Since the late 20th century vineyard investments, improved winery technology and a commitment to innovation have all contributed to the country’s burgeoning image as a producer of great wines at all price points. The climate here is diverse but generally continental and agreeable, with hot, dry summers and cold snowy winters—a positive, as snow melt from the Andes Mountains is used heavily to irrigate vineyards. Grapes very rarely have any difficulty achieving full ripeness.

Argentina’s famous Mendoza region, responsible for more than 70% of Argentina’s wine production, is further divided into several sub-regions, with Luján de Cuyo and the Uco Valley most noteworthy. Red wines dominate here, especially Malbec, the country’s star variety, while Chardonnay is the most successful white.

The province of San Juan is best known for blends of Bonarda and Syrah. Torrontés is a specialty of the La Rioja and Salta regions, the latter of which is also responsible for excellent Malbecs grown at very high elevation.

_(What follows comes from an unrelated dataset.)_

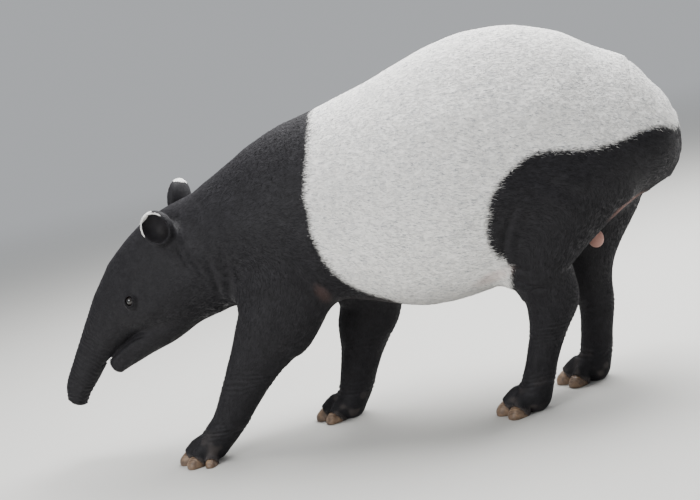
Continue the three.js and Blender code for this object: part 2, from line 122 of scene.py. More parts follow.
LEGS: dict[str, Rows] = {
    "fore_left": (
        (-170, -108, 640, 62, 150, 130, 0),
        (-150, -130, 500, 76, 130, 122, 0),
        (-216, -130, 376, 72, 121, 112, 0),
        (-262, -124, 320, 64, 107, 88, 0),
        (-317, -120, 256, 56, 82, 68, 0),
        (-384, -118, 168, 50, 61, 56, 0),
        (-436, -118, 102, 47, 49, 50, 0),
        (-484, -118, 50, 54, 48, 44, 0),
    ),
    "fore_right": (
        (-130, 108, 620, 62, 150, 130, 0),
        (-10, 130, 450, 76, 118, 118, 0),
        (2, 126, 340, 68, 96, 98, 0),
        (-28, 118, 258, 60, 82, 82, 0),
        (-52, 112, 190, 52, 63, 63, 0),
        (-74, 110, 130, 48, 55, 55, 0),
        (-92, 110, 82, 47, 51, 50, 0),
        (-110, 110, 44, 54, 50, 44, 0),
    ),
    "hind_left": (
        (735, -100, 700, 90, 200, 150, 0),
        (640, -132, 560, 98, 195, 106, 0),
        (544, -134, 430, 92, 116, 76, 0),
        (541, -126, 370, 80, 90, 78, 0),
        (544, -120, 312, 66, 79, 76, 0),
        (528, -114, 255, 53, 59, 60, 0),
        (510, -108, 203, 46, 48, 50, 0),
        (490, -106, 150, 44, 44, 46, 0),
        (473, -105, 102, 44, 44, 46, 0),
        (455, -105, 50, 53, 46, 46, 0),
    ),
    "hind_right": (
        (760, 100, 700, 90, 185, 140, 0),
        (722, 130, 545, 96, 165, 122, 0),
        (676, 126, 420, 84, 116, 92, 0),
        (660, 116, 330, 64, 76, 66, 0),
        (659, 110, 225, 48, 52, 53, 0),
        (648, 106, 150, 44, 47, 48, 0),
        (637, 104, 96, 44, 46, 48, 0),
        (626, 104, 48, 53, 46, 46, 0),
    ),
}

# Toes fan out ahead of the foot: turn from straight ahead in degrees, reach, size of the hoof
TOES: dict[str, Rows] = {
    "fore": ((-38, 62, 0.92), (0, 78, 1.08), (38, 64, 0.95), (82, 56, 0.66)),
    "hind": ((-39, 66, 0.94), (0, 78, 1.08), (39, 66, 0.94)),
}
HOOF_RADII = np.array((32.0, 23.4, 25.0))

# Where the white saddle begins behind the shoulders and ends on the haunches, as x and z
SADDLE_FRONT: Rows = (
    (-10, 1060), (-23, 940), (-20, 889), (-28, 840), (-46, 739), (-50, 660), (-46, 600), (-30, 536),
    (-12, 500), (6, 467), (38, 433), (72, 408), (112, 384), (140, 340), (150, 280),
)
SADDLE_REAR: Rows = (
    (430, 280), (446, 385), (455, 420), (447, 444), (429, 470), (416, 505), (414, 540), (423, 580),
    (442, 629), (476, 670), (521, 704), (557, 720), (602, 724), (664, 714), (741, 706), (808, 714),
    (877, 720), (918, 714), (966, 698), (1060, 690),
)

# Thin-haired places as x and z, half lengths, tilt in degrees and how bare they are
BARE_PATCHES = (
    ((402, 410), (74, 24), 20, 0.34),
    ((785, 528), (62, 13), 22, 0.45),
    ((-64, 446), (20, 42), 20, 0.1),
)


def unit(vectors: np.ndarray) -> np.ndarray:
    """Returns the vectors at length one."""
    return vectors / np.maximum(np.linalg.norm(vectors, axis=-1, keepdims=True), 1e-9)


def dot(a: np.ndarray, b: np.ndarray) -> np.ndarray:
    """Returns the row by row scalar product."""
    return np.einsum("...i,...i->...", a, b)


def smooth(low: float, high: float, values: np.ndarray) -> np.ndarray:
    """Returns a soft step that is 0 at low and 1 at high."""
    share = np.clip((values - low) / (high - low), 0, 1)
    return share * share * (3 - 2 * share)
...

Known for its big, bold flavors and supple texture, Malbec is most famous for its runaway success in Argentina. However, the variety actually originates in Bordeaux, where it historically contributed color and tannin to blends. After being nearly wiped out by a devastating frost in 1956, it was never significantly replanted, although it continued to flourish under the name Côt in nearby Cahors. A French agronomist who saw great potential for the variety in Mendoza’s hot, high-altitude landscape, brought Malbec to Argentina in 1868. But it did not gain its current reputation as the country's national grape until a surge in popularity in the late 20th century.

In the Glass

Malbec typically expresses deep flavors of blackberry, plum and licorice, appropriately backed by aromas of freshly turned earth and dense, chewy tannins. In warmer, New World regions, such as Mendoza, Malbec will be intensely ripe, and full of fruit and spice. From its homeland in Cahors, its rusticity shines; dusty notes and a beguiling bouquet of violets balance rich, black fruit.

Perfect Parings

Malbec’s rustic character begs for flavorful dishes, like spicy grilled sausages or the classic cassoulet of France’s Southwest. South American iterations are best enjoyed as they would be in Argentina: with a thick, juicy steak.

Sommelier Secret

If you’re trying to please a crowd, Malbec is generally a safe bet. With its combination of bold flavors and soft tannins, it will appeal to basically anyone who enjoys red wine. Malbec also wins bonus points for affordability, as even the most inexpensive examples are often quite good.